------ LISTING

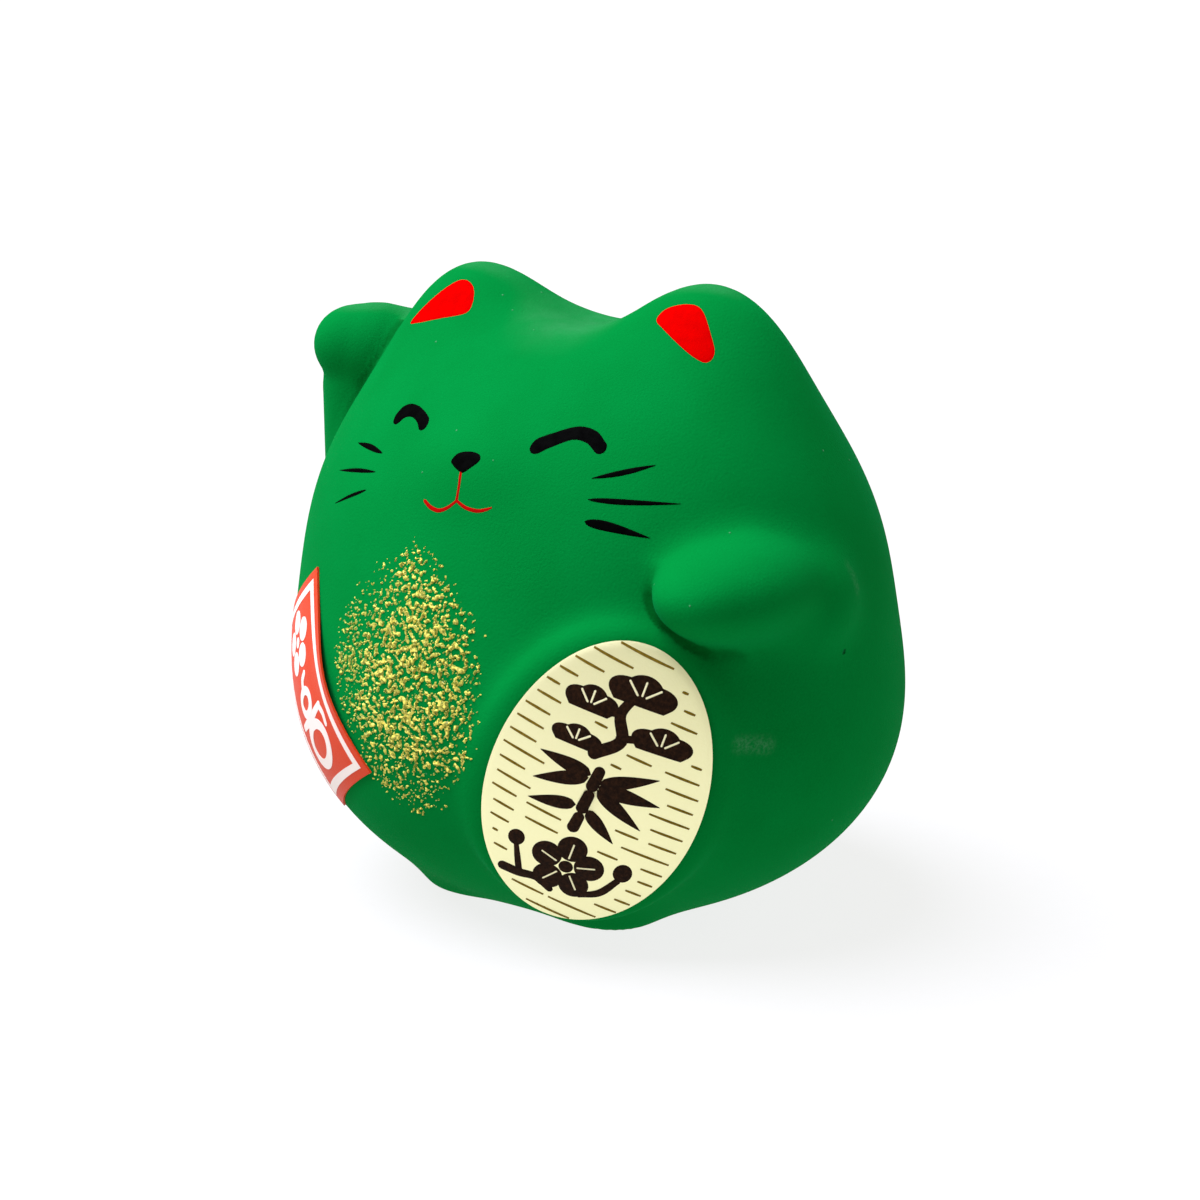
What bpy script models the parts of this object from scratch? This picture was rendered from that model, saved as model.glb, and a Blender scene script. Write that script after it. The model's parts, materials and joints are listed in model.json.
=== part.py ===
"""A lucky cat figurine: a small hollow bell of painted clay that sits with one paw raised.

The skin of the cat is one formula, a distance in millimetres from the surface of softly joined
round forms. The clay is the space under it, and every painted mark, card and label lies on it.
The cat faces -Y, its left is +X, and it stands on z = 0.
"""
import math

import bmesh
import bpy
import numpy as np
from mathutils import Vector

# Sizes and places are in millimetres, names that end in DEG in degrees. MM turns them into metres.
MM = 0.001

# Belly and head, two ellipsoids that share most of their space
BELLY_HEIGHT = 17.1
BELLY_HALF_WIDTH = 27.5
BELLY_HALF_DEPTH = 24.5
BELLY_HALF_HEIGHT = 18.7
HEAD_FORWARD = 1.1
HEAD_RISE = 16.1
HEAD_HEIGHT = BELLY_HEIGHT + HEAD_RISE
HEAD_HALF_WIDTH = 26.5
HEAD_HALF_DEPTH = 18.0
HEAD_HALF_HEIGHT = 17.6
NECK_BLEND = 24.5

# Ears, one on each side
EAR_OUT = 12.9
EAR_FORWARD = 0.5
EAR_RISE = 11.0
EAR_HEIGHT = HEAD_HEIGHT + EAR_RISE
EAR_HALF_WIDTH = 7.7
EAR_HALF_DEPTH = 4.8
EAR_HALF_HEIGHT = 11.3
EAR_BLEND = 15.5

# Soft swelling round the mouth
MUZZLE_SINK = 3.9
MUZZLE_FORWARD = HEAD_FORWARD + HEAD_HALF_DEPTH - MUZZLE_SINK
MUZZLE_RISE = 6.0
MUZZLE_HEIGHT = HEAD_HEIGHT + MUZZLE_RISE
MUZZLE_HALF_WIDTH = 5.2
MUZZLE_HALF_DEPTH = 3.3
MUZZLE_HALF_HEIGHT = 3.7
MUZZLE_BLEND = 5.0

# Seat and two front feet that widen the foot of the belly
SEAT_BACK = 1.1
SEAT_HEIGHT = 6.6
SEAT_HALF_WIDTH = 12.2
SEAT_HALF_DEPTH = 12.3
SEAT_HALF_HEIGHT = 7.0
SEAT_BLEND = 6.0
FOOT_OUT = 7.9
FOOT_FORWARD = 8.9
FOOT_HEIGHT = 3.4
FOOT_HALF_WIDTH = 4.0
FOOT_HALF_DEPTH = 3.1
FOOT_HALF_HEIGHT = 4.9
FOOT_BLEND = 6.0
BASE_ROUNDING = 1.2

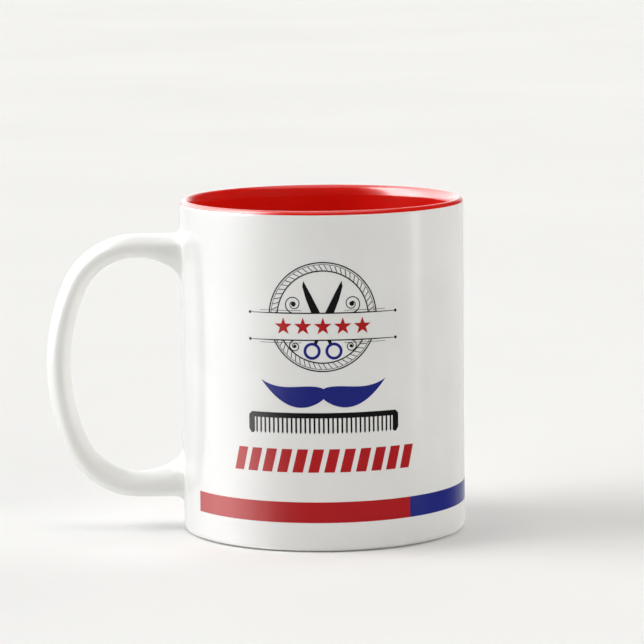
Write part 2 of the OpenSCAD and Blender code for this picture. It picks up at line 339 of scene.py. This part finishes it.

------------

- WHAT TO DO
Repeat the entries above exactly, leaving nothing out.

- WORKED ANSWER
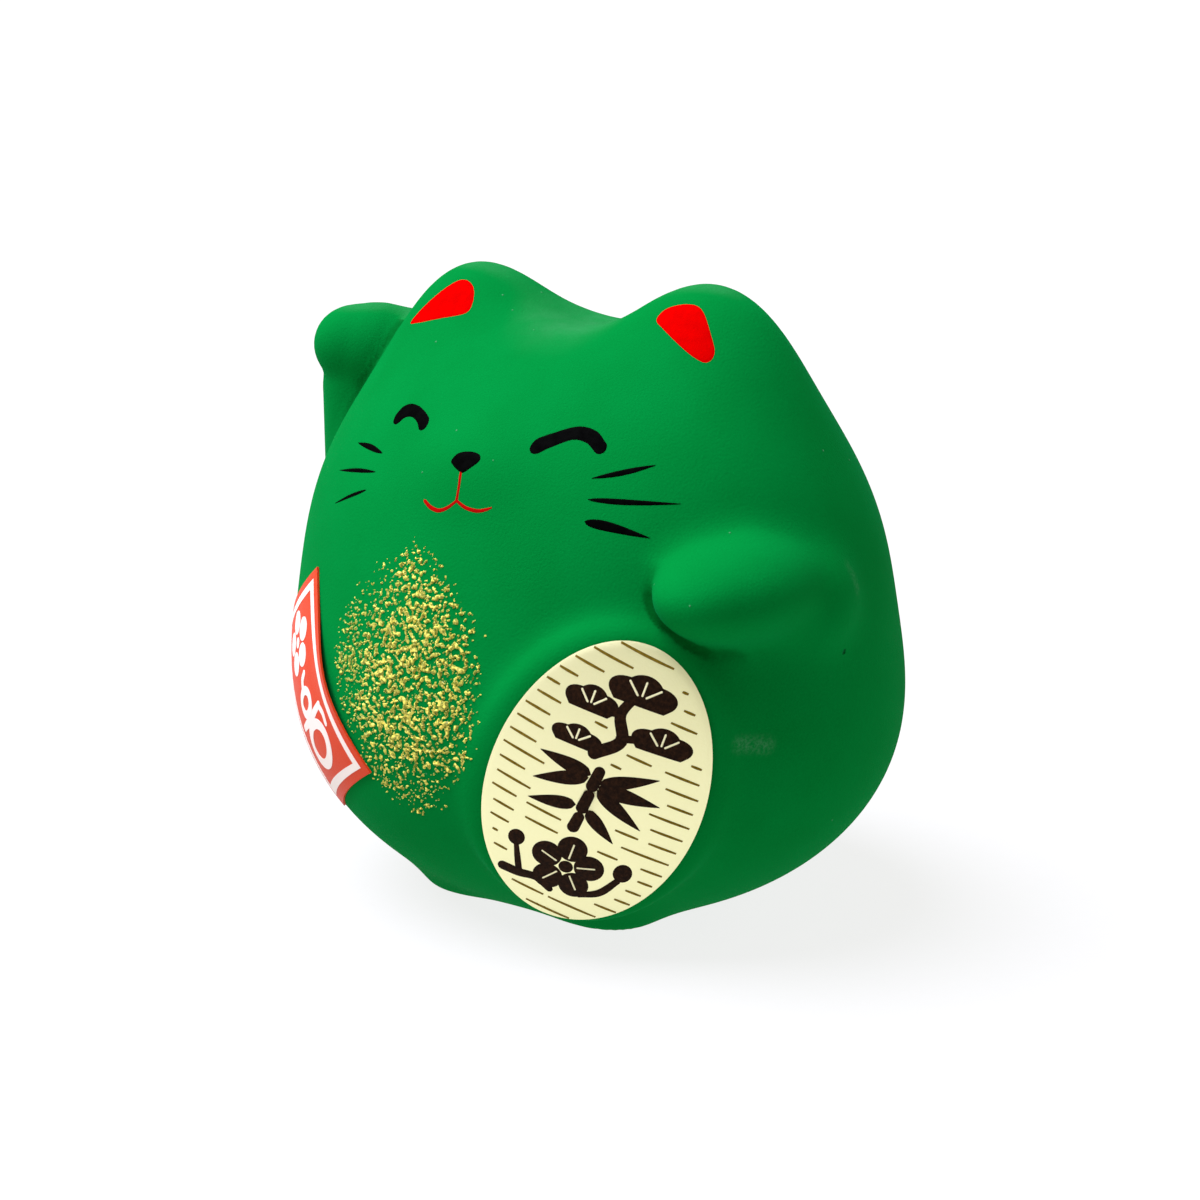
What bpy script models the parts of this object from scratch? This picture was rendered from that model, saved as model.glb, and a Blender scene script. Write that script after it. The model's parts, materials and joints are listed in model.json.
=== part.py ===
"""A lucky cat figurine: a small hollow bell of painted clay that sits with one paw raised.

The skin of the cat is one formula, a distance in millimetres from the surface of softly joined
round forms. The clay is the space under it, and every painted mark, card and label lies on it.
The cat faces -Y, its left is +X, and it stands on z = 0.
"""
import math

import bmesh
import bpy
import numpy as np
from mathutils import Vector

# Sizes and places are in millimetres, names that end in DEG in degrees. MM turns them into metres.
MM = 0.001

# Belly and head, two ellipsoids that share most of their space
BELLY_HEIGHT = 17.1
BELLY_HALF_WIDTH = 27.5
BELLY_HALF_DEPTH = 24.5
BELLY_HALF_HEIGHT = 18.7
HEAD_FORWARD = 1.1
HEAD_RISE = 16.1
HEAD_HEIGHT = BELLY_HEIGHT + HEAD_RISE
HEAD_HALF_WIDTH = 26.5
HEAD_HALF_DEPTH = 18.0
HEAD_HALF_HEIGHT = 17.6
NECK_BLEND = 24.5

# Ears, one on each side
EAR_OUT = 12.9
EAR_FORWARD = 0.5
EAR_RISE = 11.0
EAR_HEIGHT = HEAD_HEIGHT + EAR_RISE
EAR_HALF_WIDTH = 7.7
EAR_HALF_DEPTH = 4.8
EAR_HALF_HEIGHT = 11.3
EAR_BLEND = 15.5

# Soft swelling round the mouth
MUZZLE_SINK = 3.9
MUZZLE_FORWARD = HEAD_FORWARD + HEAD_HALF_DEPTH - MUZZLE_SINK
MUZZLE_RISE = 6.0
MUZZLE_HEIGHT = HEAD_HEIGHT + MUZZLE_RISE
MUZZLE_HALF_WIDTH = 5.2
MUZZLE_HALF_DEPTH = 3.3
MUZZLE_HALF_HEIGHT = 3.7
MUZZLE_BLEND = 5.0

# Seat and two front feet that widen the foot of the belly
SEAT_BACK = 1.1
SEAT_HEIGHT = 6.6
SEAT_HALF_WIDTH = 12.2
SEAT_HALF_DEPTH = 12.3
SEAT_HALF_HEIGHT = 7.0
SEAT_BLEND = 6.0
FOOT_OUT = 7.9
FOOT_FORWARD = 8.9
FOOT_HEIGHT = 3.4
FOOT_HALF_WIDTH = 4.0
FOOT_HALF_DEPTH = 3.1
FOOT_HALF_HEIGHT = 4.9
FOOT_BLEND = 6.0
BASE_ROUNDING = 1.2

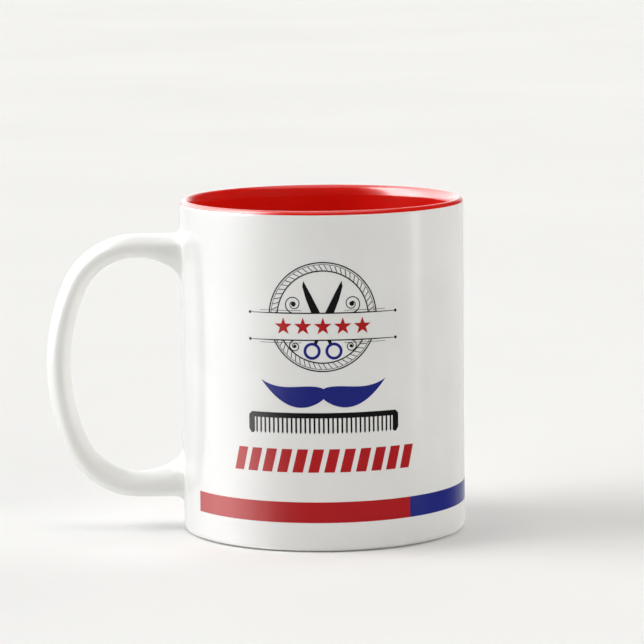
Write part 2 of the OpenSCAD and Blender code for this picture. It picks up at line 339 of scene.py. This part finishes it.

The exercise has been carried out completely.